На этом список добровольно приобретенных негативных свобод не исчерпывается. К ним относится такая напасть, как повальное открытие вузов («университетов») в 1990-е годы. Университетами они прозывались потому, что там готовы были учить чему угодно — хоть психологии, хоть менеджменту с юриспруденцией. Если в СССР было 650 вузов, то в Российской Федерации их число увеличилось до 1,5 тысяч, не считая огромного числа филиалов. Откуда взялись преподавательские кадры и какого качества — лучше не вспоминать. Столь же лихо пеклись кандидаты и доктора наук. Налицо профанация высшего образования, которое было превращено в разновидность коммерческой деятельности. Но дело даже не деньгах и липовых дипломах и диссертациях, а в том, что были выпущены миллионы псевдоспециалистов, не пригодных ни к работе по специальности, ни к сколько-нибудь серьезной производительной деятельности вообще. Эта огромная масса «лишних людей» еще долго будет аукаться стране. Помимо низкой производительности их еще по выходе на пенсию кто-то должен будет содержать, а уже сейчас Пенсионный фонд трещит по швам. Если мы ныне живем за счет наследия наших отцов и дедов, создавших производительные силы страны, а также ими же разведанных и освоенных природных богатств, то новые производительные силы «специалисты» 90-х годов создать не смогут. А есть еще культура, мораль, которые также претерпели значительный урон. Такова цена негативных свобод того периода.
Остается констатировать: свободы в России стали величайшей спекулятивной игрой. Под флагом свободы воруют, совершаются действия похожие на национальную измену, разрушается экономика, наука, культура, растлевается молодежь.
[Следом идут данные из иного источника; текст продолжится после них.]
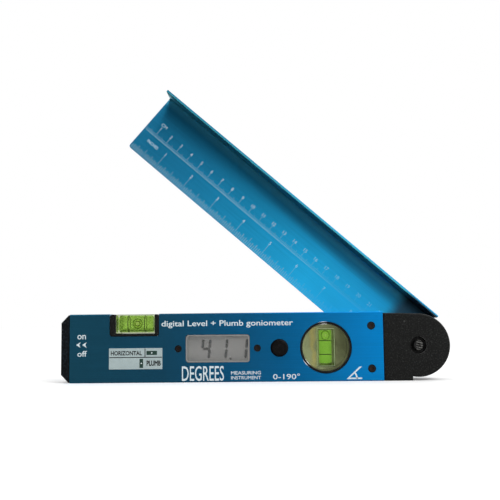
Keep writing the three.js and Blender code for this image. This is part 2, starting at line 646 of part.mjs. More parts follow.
function buildBody() {
  const body = new THREE.Group();
  add(body, 'body_extrusion', bodyExtrusion(), MATERIAL.anodised);
  add(body, 'end_cap', endCap(), MATERIAL.blackPlastic);
  add(body, 'switch_housing', switchHousing(), MATERIAL.darkPlastic);
  add(body, 'power_slider', powerSlider(), MATERIAL.blackPlastic);
  add(body, 'switch_cable', switchCable(), MATERIAL.cable);

  add(body, 'lcd_window', lcdWindow(), MATERIAL.clear);
  add(body, 'lcd_glass', lcdGlass(), MATERIAL.lcd);
  add(body, 'lcd_holder', lcdHolder(), MATERIAL.darkPlastic);
  add(body, 'zebra_strip', zebraStrip(), MATERIAL.rubber);
  add(body, 'main_board', mainBoard(), MATERIAL.circuitBoard);
  add(body, 'controller_chip', controllerChip(), MATERIAL.darkPlastic);
  add(body, 'button_switch', buttonSwitch(), MATERIAL.darkPlastic);
  add(body, 'hold_button', holdButton(), MATERIAL.blackPlastic);
  for (const [side, name] of [[-1, 'left'], [1, 'right']]) {
    const x = DISPLAY.x + side * DISPLAY.screwPitch / 2;
    add(body, `display_screw_${name}`, screw(x, MIDLINE, DISPLAY_SCREW), MATERIAL.blackSteel);
  }

  add(body, 'level_holder', levelHolder(), MATERIAL.blackPlastic);
  add(body, 'level_block', levelBlock(), MATERIAL.clear);
  add(body, 'level_liquid', levelLiquid(), MATERIAL.greenLiquid);
  add(body, 'level_plug', levelPlug(), MATERIAL.clear);
  add(body, 'vial_label', vialLabel(), MATERIAL.label);

  add(body, 'plumb_ring', plumbRing(), MATERIAL.blackPlastic);
  add(body, 'plumb_disc', plumbDisc(), MATERIAL.amberClear);
  add(body, 'plumb_block', plumbBlock(), MATERIAL.clear);
  add(body, 'plumb_liquid', plumbLiquid(), MATERIAL.greenLiquid);
  add(body, 'plumb_plug', plumbPlug(), MATERIAL.clear);

  add(body, 'battery_tray', batteryTray(), MATERIAL.darkPlastic);
  add(body, 'battery_door', batteryDoor(), MATERIAL.blackPlastic);
  for (const [side, name] of [[1, 'upper'], [-1, 'lower']]) {
    add(body, `battery_${name}`, battery(side), MATERIAL.battery);
    add(body, `battery_spring_${name}`, batterySpring(side), MATERIAL.springSteel);
  }
  const { left, right, reach } = CONTACT;
  add(body, 'battery_bridge', batteryContact(left, -reach, reach), MATERIAL.springSteel);
  add(body, 'battery_contact_upper', batteryContact(right, 2, reach), MATERIAL.springSteel);
  add(body, 'battery_contact_lower', batteryContact(right, -reach, -2), MATERIAL.springSteel);

  add(body, 'hinge_block', hingeBlock(), MATERIAL.blackPlastic);
  for (const [side, name] of [[1, 'top'], [-1, 'bottom']]) {
    const z = MIDLINE + side * HINGE_SCREW.pitch / 2;
    add(body, `hinge_screw_${name}`, screw(HINGE_SCREW.x, z, HINGE_SCREW), MATERIAL.blackSteel);
  }
  add(body, 'pivot_bolt', pivotBolt(), MATERIAL.blackSteel);
  add(body, 'pivot_nut', pivotNut(), MATERIAL.steel);
  add(body, 'friction_washer', frictionWasher(), MATERIAL.nylon);
  add(body, 'wave_washer', waveWasher(), MATERIAL.springSteel);
  add(body, 'encoder_stator', encoderStator(), MATERIAL.circuitBoard);
  add(body, 'encoder_cable', encoderCable(), MATERIAL.cable);
  return body;
}

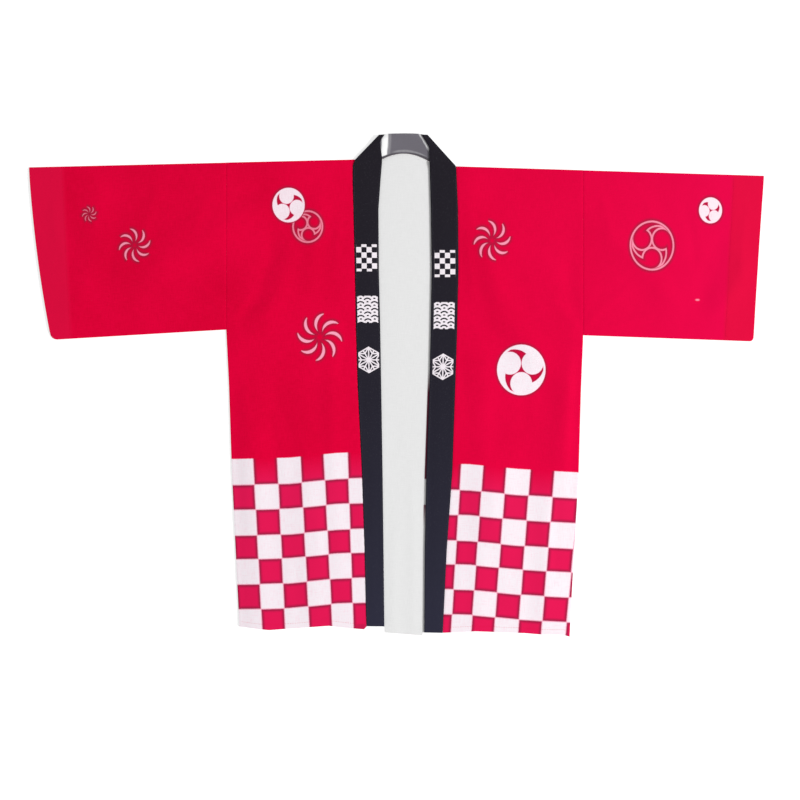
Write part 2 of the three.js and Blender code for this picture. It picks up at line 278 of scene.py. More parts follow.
# Printed motifs of each panel. Angles are counter-clockwise from +X; hand -1 turns clockwise.
# Ink is how much of the print is white; thin shapes took less of it.
Motif = namedtuple("Motif", "kind x y width height turn hand ink")
MOTIFS = {
    "front_left": [
        Motif("pinwheel", -133.6, 84.1, 79.1, 83.6, 109.7, -1, 0.5),
        Motif("tomoe_outline", -154.5, 276.4, 51, 54, 34, 1, 0.3),
        Motif("tomoe", -187.8, 314.0, 56, 60, 104, -1, 0.95),
    ],
    "front_right": [
        Motif("pinwheel", 166.4, 252.3, 65.4, 70.4, 71.9, 1, 0.42),
        Motif("tomoe", 217.1, 27.0, 84, 88, 30, 1, 1),
    ],
    "sleeve_left": [
        Motif("pinwheel", -455.8, 244.2, 56.6, 59.9, 76.7, 1, 0.4),
        Motif("pinwheel", -534.5, 298.2, 26, 27, 80, 1, 0.27),
    ],
    "sleeve_right": [
        Motif("tomoe_outline", 444.5, 243.4, 75, 84, 30, -1, 0.36),
        Motif("tomoe", 546.6, 304.8, 40, 45, 65, 1, 0.95),
    ],
    "back": [
        Motif("tomoe_outline", -40, 120, 150, 150, 10, 1, 0.5),
        Motif("tomoe", 30, 40, 96, 96, 75, -1, 1),
        Motif("pinwheel", -190, 250, 74, 74, 40, 1, 0.45),
        Motif("pinwheel", 200, 210, 62, 62, 15, -1, 0.42),
        Motif("tomoe", -170, -20, 52, 52, 20, 1, 0.95),
        Motif("tomoe_outline", 210, -10, 60, 60, 50, 1, 0.36),
    ],
    "under_left": [
        Motif("tomoe", -470, 230, 62, 62, 50, 1, 0.95),
        Motif("pinwheel", -380, 290, 34, 34, 10, -1, 0.3),
    ],
    "under_right": [
        Motif("pinwheel", 470, 220, 64, 64, 30, -1, 0.42),
        Motif("tomoe", 390, 300, 38, 38, 20, 1, 0.95),
    ],
}

# Width and length in metres that each piece shows once laid flat, and its area in square metres.
# Sleeves are tubes, and measured all round.
Cut = namedtuple("Cut", "size area")

# A small pale stain near the right cuff
STAIN_X = 524.0
STAIN_Y = 149.0
STAIN_WIDTH = 7.0
STAIN_HEIGHT = 3.5
STAIN_BLUR = 0.8
STAIN_INK = 0.3

# Width over which the paler hem of a cuff begins
CUFF_BLUR = 8.0

# Places along the collar bands for three plain blocks of pattern, and their size
BLOCK_WIDTH = 36.0
BLOCK_HEIGHT = 47.0
BLOCK_COLUMNS = 4
BLOCK_ROWS = 5
BLOCK_BLUR = 0.5
BLOCK_SLUBS = 0.4
BLOCK_COVER = 0.97
BLOCK_PLACES = {"left": (222.0, 132.5, 44.5), "right": (212.0, 121.5, 32.5)}

# Colours, linear
RED = (0.71, 0.0004, 0.038)
RED_DEEP = (0.61, 0.0002, 0.028)
# Red on the right side, bluer as painted light where the light falls brighter
RED_BLUER = (0.70, 0.0018, 0.060)
RED_CHECK = (0.69, 0.0085, 0.078)
RED_CUFF = (0.655, 0.0034, 0.043)
RED_SHADE = (0.16, 0.012, 0.040)
# Red of the inside, darkened as painted shade beside the right collar band
SHADED_RED_INSIDE = (0.13, 0.010, 0.035)
PINK = (0.87, 0.36, 0.49)
WHITE = (0.83, 0.768, 0.815)
INSIDE = (0.725, 0.725, 0.725)
INSIDE_SHADE = (0.6815, 0.6815, 0.6815)
BLACK_TOP = (0.0105, 0.0085, 0.0125)
BLACK_FOOT = (0.0200, 0.0200, 0.038)
LINT = (0.30, 0.30, 0.34)
NECK_GREY = (0.126, 0.116, 0.136)
NECK_SHADE = (0.1071, 0.0986, 0.1156)
NECK_DARK = (0.060, 0.053, 0.062)
# Painted highlight on the collar behind the neck
PAINTED_HIGHLIGHT = (0.93, 0.93, 0.93)
RED_THREAD = ((0.60, 0.002, 0.034), (0.74, 0.006, 0.056))
BLACK_THREAD = ((0.02, 0.02, 0.026), (0.07, 0.07, 0.085))
FLOOR_GREY = (0.5, 0.5, 0.5)


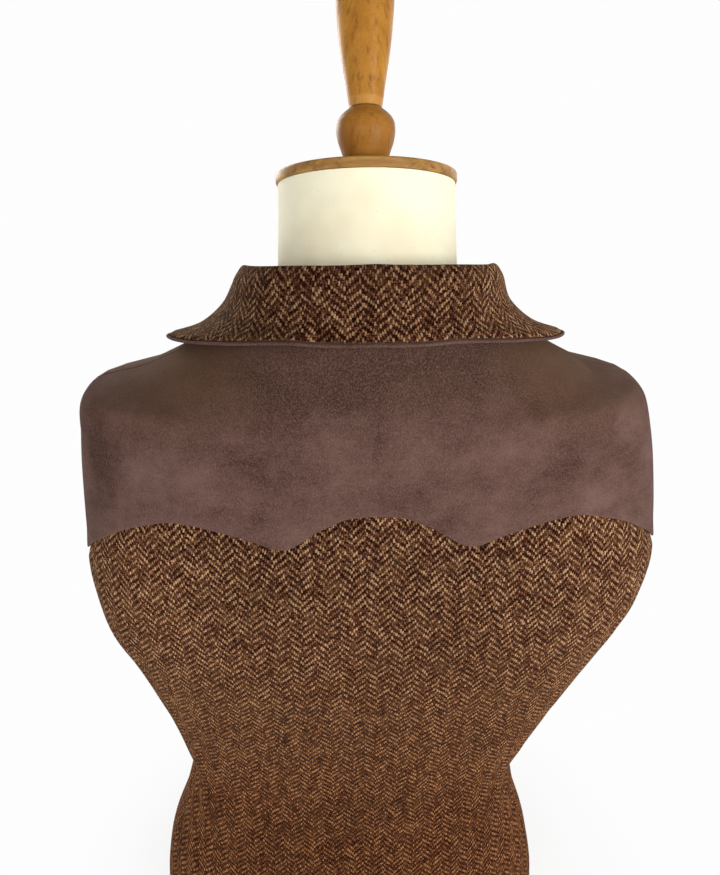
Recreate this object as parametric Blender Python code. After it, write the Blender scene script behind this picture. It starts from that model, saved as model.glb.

И самое «забавное», что подлинной демократии создать так и не удалось. Государство опять стало собственностью бюрократии, как это было при генеральных секретарях.
Свобода может быть «от чего-то» и «для чего-то». У нынешних либералов она чаще всего выступает в первом качестве: свобода от ответственности, от долга, от морали, от общества, от патриотизма… А во главу угла ставится эгоцентрический индивидуализм (я хочу!). Перефразируя Достоевского, можно сказать: широк либерал, сузить бы его. Правда, тогда он перестанет быть либералом, а станет демократом. Но это уже совсем иное качество. Впрочем, даже либерал Е. Гайдар понимал опасность вседозволенности. В статье «Построить Россию» он писал: «Легализация людей, открыто и публично презиравших законы и общественную мораль… — …была нравственной основой будущего переворота (1917 года)…Горький в "Несвоевременных мыслях", Зинаида Гиппиус в "Петербургских дневниках" хорошо показали прежде всего эрозию общественной нравственности, страшный рост вседозволенности, из которой и выросло чудовище тоталитаризма» (журнал «Открытая политика», № 1, 1994.). Констатация правильная, только почему-то относящаяся к прошлому, хотя либеральная политика конца 1980-х и 1990-х годов вполне соответствовала гайдаровскому умозаключению.
Свобода — коварная вещь. Для умных она во благо, для остальных — во вред. Свободы — благо, если этноэнергетика общества укрепляется, и трагедия, если они способствуют ее разрушению. Именно этот критерий развел демократов и левых (социалистов, коммунистов, анархистов), а также либералов и демократов, либерализм и демократию по разные стороны отношения к жизни.